Cioran was only too prescient in his bolstering of this quicksilver emotion before the age of the anonymous internet graffiti artist. Envy doesn’t carry the unsuccessful writer to a right success but it points him to the more correct form. He doesn’t so much acquire envy as garner it in installments. But when he comes into a more crucial understanding of the term, it attaches its spirit as burrs to wool socks. How precious this emotion will be, the unsuccessful writer won’t know until he’s lived through a night where he could not write one sentence. Seen sans its imprimatur of a routine shit smear, envy becomes an indubitable object on the toolbelt—valued and weighted as much as hate, sadness, joy, and exhilaration. If we’ll always remember what it was to be happy our envy will not be so accommodating—the verges of the mind become very adept at scrambling data, as ordered by our egos.

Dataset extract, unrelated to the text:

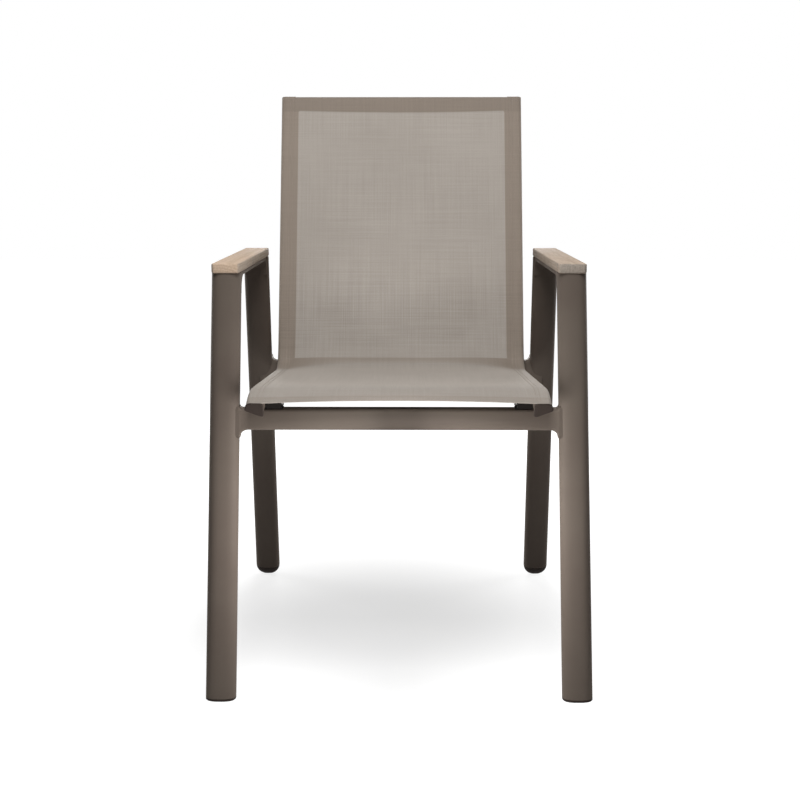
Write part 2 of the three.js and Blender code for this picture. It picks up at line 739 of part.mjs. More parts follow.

Envy lurks. Out of the many writers I’ve met there’s not one who hasn’t told of some other scribbler who gets too much attention. Envy transposes our base will so it can foster a cleaner living, though keeping many in an invisible debt. When we envy, we empower ourselves. Like love, it connects and repels, and those who serve it often don’t know how much they cherish its buttered and unbuttered sides. Sand to hold and fire to touch—envy is more than the best bitter slap to our angled impression that any deed not searing our skin fails us and so is unworthy. If one unsuccessful writer counsels another to make friends with envy, imagine this command is just short of shouted. By doing so, pride won’t succumb to superstition, and while being submerged in this truer bath it won’t sabotage the creative impulse.